On December 23, 2008, we entered into a First Amendment to our existing First Amended and Restated Senior Credit Agreement (Credit Facility) with a maximum credit amount of $400.0 million maturing on May 24, 2012. This amendment increased the lenders’ commitment by $50.0 million to an aggregate of $325.0 million. Borrowings under the Credit Facility are limited to a commitment amount that we elect. As of September 30, 2009, the commitment amount was $325.0 million. We are charged a commitment fee of 0.375 to 0.50 of 1% on the amount available but not borrowed with the rate varying based on the amount borrowed as a percentage of the total borrowing base amount. We incurred origination, agency and syndication fees of $737,500 at the inception of the Credit Facility and $478,125 associated with the December 23, 2008 First Amendment, which are being amortized over the life of the agreement. The average interest rate for the third quarter and first nine months of 2009, which includes the effect of our interest rate swaps, was 3.9% and 3.8%. At September 30, 2009, borrowings were $30.0 million.

The lenders’ aggregate commitment is limited to the lesser of the amount of the value of the borrowing base or $400.0 million. The amount of the borrowing base, which is subject to redetermination on April 1 and October 1 of each year, is based primarily on a percentage of the discounted future value of our oil and natural gas reserves and, to a lesser extent, the loan value the lenders reasonably attribute to the cash flow (as defined in the Credit Facility) of our mid-stream operations.  The current borrowing base is $475.0 million per the October 1, 2009 redetermination.  We or the lenders may request a onetime special redetermination of the borrowing base amount between each scheduled redetermination.  In addition, we may request a redetermination following the consummation of an acquisition meeting the requirements defined in the Credit Facility.

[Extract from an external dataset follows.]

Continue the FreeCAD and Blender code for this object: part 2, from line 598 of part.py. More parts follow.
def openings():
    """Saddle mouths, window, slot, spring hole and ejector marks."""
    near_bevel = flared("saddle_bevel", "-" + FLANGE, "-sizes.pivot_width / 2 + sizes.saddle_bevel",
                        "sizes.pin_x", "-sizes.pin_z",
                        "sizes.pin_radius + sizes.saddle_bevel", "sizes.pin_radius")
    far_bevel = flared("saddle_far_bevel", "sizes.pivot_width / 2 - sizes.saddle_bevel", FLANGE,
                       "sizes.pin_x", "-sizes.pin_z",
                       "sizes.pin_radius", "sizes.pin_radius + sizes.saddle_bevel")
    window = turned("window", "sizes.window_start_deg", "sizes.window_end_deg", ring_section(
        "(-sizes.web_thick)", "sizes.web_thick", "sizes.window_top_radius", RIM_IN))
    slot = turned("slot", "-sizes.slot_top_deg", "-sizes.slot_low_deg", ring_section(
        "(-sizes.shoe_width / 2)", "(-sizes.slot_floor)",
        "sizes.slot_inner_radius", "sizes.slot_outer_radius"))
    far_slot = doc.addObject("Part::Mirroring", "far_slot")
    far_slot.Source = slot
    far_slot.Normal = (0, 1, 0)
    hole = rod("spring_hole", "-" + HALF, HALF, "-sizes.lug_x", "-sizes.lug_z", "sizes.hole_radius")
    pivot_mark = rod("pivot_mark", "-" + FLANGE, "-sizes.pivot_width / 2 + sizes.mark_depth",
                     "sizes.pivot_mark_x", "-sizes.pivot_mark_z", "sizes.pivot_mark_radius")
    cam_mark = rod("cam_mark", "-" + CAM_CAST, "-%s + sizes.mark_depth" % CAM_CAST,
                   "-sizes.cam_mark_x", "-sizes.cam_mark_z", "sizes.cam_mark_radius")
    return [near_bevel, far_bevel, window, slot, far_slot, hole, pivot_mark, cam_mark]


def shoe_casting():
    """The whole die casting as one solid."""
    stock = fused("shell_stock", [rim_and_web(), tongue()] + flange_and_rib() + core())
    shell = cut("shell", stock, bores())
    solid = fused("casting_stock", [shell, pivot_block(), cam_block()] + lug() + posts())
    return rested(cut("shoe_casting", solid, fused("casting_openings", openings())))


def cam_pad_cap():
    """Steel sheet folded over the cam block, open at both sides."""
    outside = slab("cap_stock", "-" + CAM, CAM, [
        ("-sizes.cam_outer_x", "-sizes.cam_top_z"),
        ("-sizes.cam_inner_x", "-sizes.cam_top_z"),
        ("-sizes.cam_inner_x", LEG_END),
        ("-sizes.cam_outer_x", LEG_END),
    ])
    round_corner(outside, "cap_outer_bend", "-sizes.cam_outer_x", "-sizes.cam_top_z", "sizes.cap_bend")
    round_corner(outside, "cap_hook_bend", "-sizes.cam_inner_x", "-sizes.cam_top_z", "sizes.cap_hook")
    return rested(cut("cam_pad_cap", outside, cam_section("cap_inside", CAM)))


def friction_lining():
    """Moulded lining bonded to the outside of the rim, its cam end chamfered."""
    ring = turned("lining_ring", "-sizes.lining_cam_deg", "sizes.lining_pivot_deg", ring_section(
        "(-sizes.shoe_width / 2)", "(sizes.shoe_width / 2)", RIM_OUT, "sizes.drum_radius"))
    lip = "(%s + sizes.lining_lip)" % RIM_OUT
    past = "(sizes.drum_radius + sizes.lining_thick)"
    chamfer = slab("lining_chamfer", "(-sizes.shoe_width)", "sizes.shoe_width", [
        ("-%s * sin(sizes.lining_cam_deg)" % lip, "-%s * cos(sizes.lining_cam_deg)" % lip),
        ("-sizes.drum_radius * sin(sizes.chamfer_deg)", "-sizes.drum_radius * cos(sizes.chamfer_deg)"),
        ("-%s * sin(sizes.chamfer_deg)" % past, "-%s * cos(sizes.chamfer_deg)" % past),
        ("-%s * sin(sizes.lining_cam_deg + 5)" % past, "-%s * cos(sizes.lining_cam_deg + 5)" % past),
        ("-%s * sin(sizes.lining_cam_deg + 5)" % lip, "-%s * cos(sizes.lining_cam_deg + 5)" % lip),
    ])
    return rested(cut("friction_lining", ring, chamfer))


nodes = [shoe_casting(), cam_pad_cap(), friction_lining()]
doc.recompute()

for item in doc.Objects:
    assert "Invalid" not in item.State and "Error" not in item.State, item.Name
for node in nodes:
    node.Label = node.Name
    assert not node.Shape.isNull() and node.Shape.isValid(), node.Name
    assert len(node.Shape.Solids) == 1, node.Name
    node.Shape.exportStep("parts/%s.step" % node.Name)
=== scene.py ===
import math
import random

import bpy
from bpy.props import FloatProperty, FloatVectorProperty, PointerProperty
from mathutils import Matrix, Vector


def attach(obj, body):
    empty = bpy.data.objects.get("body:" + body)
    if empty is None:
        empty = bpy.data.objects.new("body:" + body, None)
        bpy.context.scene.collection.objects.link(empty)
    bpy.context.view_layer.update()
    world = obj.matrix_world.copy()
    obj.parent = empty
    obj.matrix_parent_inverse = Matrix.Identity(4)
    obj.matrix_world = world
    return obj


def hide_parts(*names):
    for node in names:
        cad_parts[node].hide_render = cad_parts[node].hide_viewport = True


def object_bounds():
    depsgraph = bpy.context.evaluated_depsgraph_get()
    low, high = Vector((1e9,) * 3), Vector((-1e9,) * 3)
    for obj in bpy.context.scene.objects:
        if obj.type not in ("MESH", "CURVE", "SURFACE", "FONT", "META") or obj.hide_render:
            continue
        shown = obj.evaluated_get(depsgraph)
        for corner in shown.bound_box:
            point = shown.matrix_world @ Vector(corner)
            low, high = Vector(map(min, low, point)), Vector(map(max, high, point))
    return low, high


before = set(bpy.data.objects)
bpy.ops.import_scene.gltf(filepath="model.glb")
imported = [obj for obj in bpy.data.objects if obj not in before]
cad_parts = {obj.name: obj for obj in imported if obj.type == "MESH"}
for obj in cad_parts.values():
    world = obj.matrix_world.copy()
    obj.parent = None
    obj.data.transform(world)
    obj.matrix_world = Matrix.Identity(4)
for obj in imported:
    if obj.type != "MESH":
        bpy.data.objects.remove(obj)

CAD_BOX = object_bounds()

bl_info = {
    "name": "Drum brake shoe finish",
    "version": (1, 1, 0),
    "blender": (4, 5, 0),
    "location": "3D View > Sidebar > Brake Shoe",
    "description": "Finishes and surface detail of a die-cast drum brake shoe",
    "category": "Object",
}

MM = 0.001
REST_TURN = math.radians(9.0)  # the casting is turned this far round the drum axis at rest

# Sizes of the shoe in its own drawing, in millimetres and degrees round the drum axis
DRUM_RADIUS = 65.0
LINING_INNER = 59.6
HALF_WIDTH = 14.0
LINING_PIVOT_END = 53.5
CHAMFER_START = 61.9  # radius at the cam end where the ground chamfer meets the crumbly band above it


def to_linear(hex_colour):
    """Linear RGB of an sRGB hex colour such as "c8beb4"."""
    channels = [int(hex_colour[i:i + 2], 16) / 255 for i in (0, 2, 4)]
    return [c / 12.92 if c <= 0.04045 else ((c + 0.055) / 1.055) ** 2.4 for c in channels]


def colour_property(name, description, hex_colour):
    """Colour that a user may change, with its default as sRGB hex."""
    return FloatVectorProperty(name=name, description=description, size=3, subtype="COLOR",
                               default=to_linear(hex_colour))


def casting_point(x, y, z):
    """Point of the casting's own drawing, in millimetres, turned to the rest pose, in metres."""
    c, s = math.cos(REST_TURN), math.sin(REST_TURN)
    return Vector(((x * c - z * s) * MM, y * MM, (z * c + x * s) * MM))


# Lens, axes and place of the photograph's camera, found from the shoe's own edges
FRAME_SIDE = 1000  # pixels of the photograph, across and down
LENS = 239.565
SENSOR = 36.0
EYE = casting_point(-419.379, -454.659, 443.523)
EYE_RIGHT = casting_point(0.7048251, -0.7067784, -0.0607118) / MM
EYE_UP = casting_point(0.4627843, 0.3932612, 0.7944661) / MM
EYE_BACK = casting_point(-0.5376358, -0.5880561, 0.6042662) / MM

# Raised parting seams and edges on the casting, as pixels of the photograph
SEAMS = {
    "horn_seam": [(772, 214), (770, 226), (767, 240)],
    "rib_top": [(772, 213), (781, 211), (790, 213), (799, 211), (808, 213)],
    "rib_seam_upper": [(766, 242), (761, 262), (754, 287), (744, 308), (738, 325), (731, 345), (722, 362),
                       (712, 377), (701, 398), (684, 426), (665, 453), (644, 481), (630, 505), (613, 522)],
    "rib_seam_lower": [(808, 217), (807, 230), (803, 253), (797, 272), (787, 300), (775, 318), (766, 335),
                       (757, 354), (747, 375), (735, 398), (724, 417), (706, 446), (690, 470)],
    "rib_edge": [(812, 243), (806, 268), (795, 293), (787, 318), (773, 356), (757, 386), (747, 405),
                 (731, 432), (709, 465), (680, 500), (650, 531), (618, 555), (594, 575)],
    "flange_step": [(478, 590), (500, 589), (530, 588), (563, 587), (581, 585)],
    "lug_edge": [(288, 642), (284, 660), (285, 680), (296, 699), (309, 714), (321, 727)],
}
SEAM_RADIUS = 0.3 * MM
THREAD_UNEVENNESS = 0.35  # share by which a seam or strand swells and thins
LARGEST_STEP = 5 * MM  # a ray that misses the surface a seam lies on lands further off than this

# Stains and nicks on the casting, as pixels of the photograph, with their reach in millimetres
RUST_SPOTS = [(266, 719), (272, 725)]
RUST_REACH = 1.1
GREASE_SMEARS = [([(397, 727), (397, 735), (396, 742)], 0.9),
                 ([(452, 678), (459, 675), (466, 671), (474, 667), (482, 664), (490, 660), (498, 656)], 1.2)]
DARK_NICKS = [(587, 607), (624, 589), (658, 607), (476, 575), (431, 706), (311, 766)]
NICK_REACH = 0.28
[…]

At our election, any part of the outstanding debt under the Credit Facility may be fixed at a London Interbank Offered Rate (LIBOR) for a 30, 60, 90 or 180 day term. During any LIBOR funding period, the outstanding principal balance of the promissory note to which the LIBOR option applies may be repaid on three days prior notice to the administrative agent and on our payment of any applicable funding indemnification amounts. Interest on the LIBOR is computed at the LIBOR base applicable for the interest period plus 1.75% to 2.50% depending on the level of debt as a percentage of the borrowing base and payable at the end of each term, or every 90 days, whichever is less. Borrowings not under LIBOR bear interest at the BOK Financial Corporation (BOKF) National Prime Rate, which in no event will be less than LIBOR plus 1.00%, payable at the end of each month and the principal borrowed may be paid at any time, in part or in whole, without a premium or penalty. At September 30, 2009, all of our then outstanding borrowings of $30.0 million were subject to LIBOR.

 
11
 
The Credit Facility prohibits:

·  
the payment of dividends (other than stock dividends) during any fiscal year in excess of 25% of our consolidated net income for the preceding fiscal year;
·  
the incurrence of additional debt with certain limited exceptions; and
·  
the creation or existence of mortgages or liens, other than those in the ordinary course of business, on any of our properties, except in favor of our lenders.

The Credit Facility also requires that we have at the end of each quarter:

·  
consolidated net worth of at least $900 million;
·  
a current ratio (as defined in the Credit Facility) of not less than 1 to 1; and
·  
a leverage ratio of long-term debt to consolidated EBITDA (as defined in the Credit Facility) for the most recently ended rolling four fiscal quarters of no greater than 3.50 to 1.0.
 
As of September 30, 2009, we were in compliance with all the covenants contained in the Credit Facility.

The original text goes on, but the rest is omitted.